The second is that with the exception of little Mizoram, Congress came perilously close to fulfilling Modi’s jibe of PPP. Even though it will remain in power in Karnataka, Rahul Gandhi is no match for Modi. Few would disagree.
Now, against this background, is there a convincing case for Modi to bring forward the national elections to december this year? I would say yes for three reasons.
First, if Congress is likely to win Rajasthan and, possibly, Madhya Pradesh and national elections are not held till May 2019, the BJP would go into them debilitated by its losses in Rajasthan and MP. Surely this is something the Prime Minister would want to avoid? Holding the national elections alongside the december state elections is an effective way of doing so.
Second, and connected to the earlier arguement, is the belief that Congress at the moment, despite the fact it remains in power in Karnataka, is a demoralized party.
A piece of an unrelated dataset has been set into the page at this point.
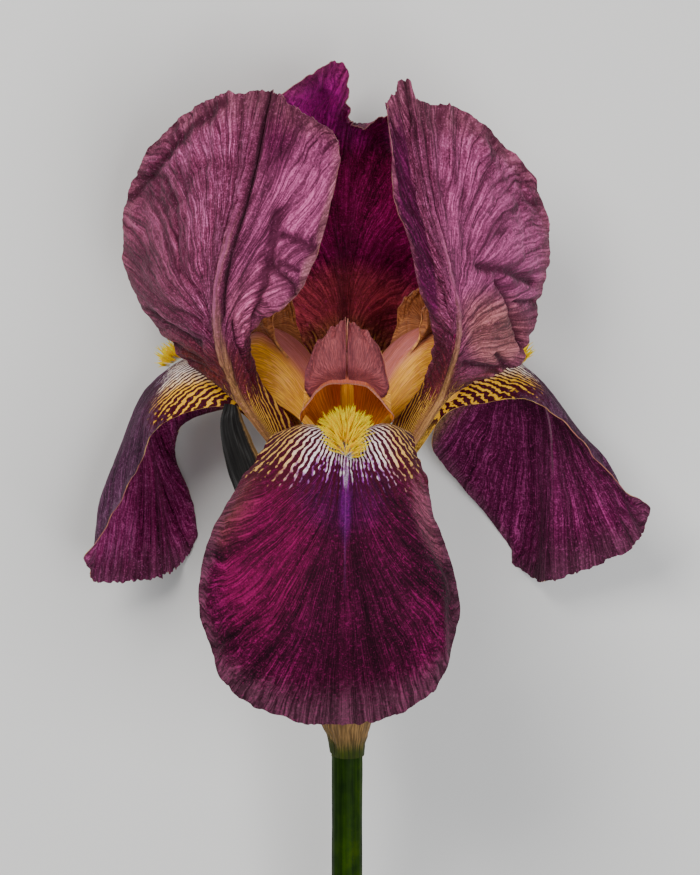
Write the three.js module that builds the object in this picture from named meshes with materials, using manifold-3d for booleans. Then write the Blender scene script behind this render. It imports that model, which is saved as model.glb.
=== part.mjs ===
// A bearded iris flower on a short cut stem, lying on its back. Millimetres, +Z up.
// The flower is drawn upright in its own frame: X to the right of its front view, Y up that view and Z
// towards the viewer, with the origin at the heart, the middle of the flower tube's rim. At the end the
// whole bloom is laid back on the margins of its two side falls and the bulge of its back standard.
import * as THREE from 'three';
import { mergeVertices } from 'three/addons/utils/BufferGeometryUtils.js';
import Module from 'manifold-3d';

const wasm = await Module();
wasm.setup();

// ---- Driving dimensions, mm and degrees ----
const LOOK_DOWN = 12;          // the front view looks down on the flower by this much
const LIE = 3.6;               // the flower leans back by this much more to lie on its three low points
const FLOOR = 40.25;           // from the heart down to the surface that the flower lies on
const HEART = [-5.55, 1.65];   // the heart in plan, from the middle of the whole flower
const PETAL = 0.8;             // thickness of a petal
const RIM = 4.6;               // radius on the tube's rim at which the six claws stand
const CLAW = 2.1;              // half the width of a claw's foot
const SEAT = 0.3;              // gap between a piece and what it stands on
const TUBE = 22;               // length of the flower tube below the heart
const NODE = 46.5;             // from the heart down to the top of the stem
const STEM_END = 103;          // from the heart down to the cut
const STEM = 3.42;             // radius of the stem

// Guide points are read off a drawing of the front view: steps across and down the sheet, then the depth
// towards the viewer in mm. The drawing is in perspective, seen from EYE mm away.
const STEP = 0.22;             // mm in a step of the sheet
const SHEET_HEART = [347, 520];
const SHEET_MIDDLE = [350, 437.5];
const EYE = 1200;

const rad = THREE.MathUtils.degToRad;
const smooth = (a, b, x) => THREE.MathUtils.smoothstep(x, a, b);

// ---- Places ----

/** A guide point of the sheet as a point in mm. */
function spot([across, down, depth]) {
  const scale = STEP * (1 - depth / EYE);
  return new THREE.Vector3(
    (SHEET_MIDDLE[0] - SHEET_HEART[0]) * STEP + (across - SHEET_MIDDLE[0]) * scale,
    (SHEET_HEART[1] - SHEET_MIDDLE[1]) * STEP + (SHEET_MIDDLE[1] - down) * scale,
    depth);
}

/** A point by its azimuth round the flower's axis, sideways step, distance from the axis and height. */
function around(azimuth, side, out, height) {
  const a = rad(azimuth);
  const e = rad(LOOK_DOWN);
  const x = out * Math.sin(a) + side * Math.cos(a);
  const front = out * Math.cos(a) - side * Math.sin(a);
  return new THREE.Vector3(x, height * Math.cos(e) - front * Math.sin(e),
    height * Math.sin(e) + front * Math.cos(e));
}

/** The five points of a claw's foot on the tube's rim. */
function foot(azimuth) {
  return [-1, -0.5, 0, 0.5, 1].map((k) =>
    around(azimuth + THREE.MathUtils.radToDeg(k * CLAW / RIM), 0, RIM, SEAT + 0.25));
}

/** The height of a point over the surface that the flower lies on. */
function clearance(p) {
  return -p.y * Math.sin(rad(LIE)) + p.z * Math.cos(rad(LIE)) + FLOOR;
}

/** A point raised square to that surface. */
function raised(p, by) {
  return new THREE.Vector3(p.x, p.y - by * Math.sin(rad(LIE)), p.z + by * Math.cos(rad(LIE)));
}

// ---- Surfaces ----

/** Where a parameter from 0 to 1 falls between n guide points, and their four smooth weights. */
function blend(n, t) {
  const s = THREE.MathUtils.clamp(t, 0, 1) * (n - 1);
  const i = Math.min(Math.floor(s), n - 2);
  const f = s - i;
  return [i, [-0.5 * f ** 3 + f ** 2 - 0.5 * f, 1.5 * f ** 3 - 2.5 * f ** 2 + 1,
    -1.5 * f ** 3 + 2 * f ** 2 + 0.5 * f, 0.5 * f ** 3 - 0.5 * f ** 2]];
}

/** A smooth curve through points, with its ends carried straight on. */
function along(points, t) {
  const n = points.length;
  const [i, weights] = blend(n, t);
  const at = (k) => {
    if (k < 0) return points[0].clone().multiplyScalar(2).sub(points[1]);
    if (k >= n) return points[n - 1].clone().multiplyScalar(2).sub(points[n - 2]);
    return points[k];
  };
  const p = new THREE.Vector3();
  weights.forEach((w, k) => p.addScaledVector(at(i + k - 1), w));
  return p;
}

/** The surface through rows of guide points: u runs from -1 to 1 along a row and v from 0 to 1 up them. */
function surface(rows) {
  return (u, v) => along(rows.map((row) => along(row, (u + 1) / 2)), v);
}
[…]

But after winning Rajasthan and MP it is bound to revive and, certainly, its workers will feel cheered up. Isn’t it, therefore, wiser to hold the national elections whilst Congress is still feeling downbeat rather than when it feels strong and optimistic?
Third, Narendra Modi is a risk-taker and his energetic blitzkrieg-like campaigning in both Gujarat and Karnataka has shown that these gambles, which at the time many thought of as needless risks, can yield very credible results. Now, with his prime ministership at stake, will he be willing to risk an early election? So firm is his belief in himself it’s hard to say no.
What then are the factors that might restrain Modi and suggest that an early election is an impetuous and bad decision? I can only think of two. First, when Atal Bihari Vajpayee called early elections in 2004 the result was a surprise defeat for the BJP. For the next ten years the party was stuck in opposition. Does that decision still cast a shadow over the BJP? Could it make Modi ‘once-bitten-twice-shy’? We just don’t know.
The second constraint emerges out of the belief Karnataka has taught the opposition the need to unite to defeat the BJP. But if Congress behaves differently in december, Rajasthan and MP could fracture this budding sentiment. In that event Modi would gain by holding elections in May.
Ultimately Modi is renowned for his bold decisions. That is unlikely to change. So might he concur with Brutus who said: “There is a tide in the affairs of men, which, taken at the flood, leads on to fortune; omitted, all the voyage of their life is bound in shallows and in miseries. On such a full sea are we now afloat, and we must take the current when it serves, or lose our ventures.”?
I suspect the temptation of a december election could prove irresistible.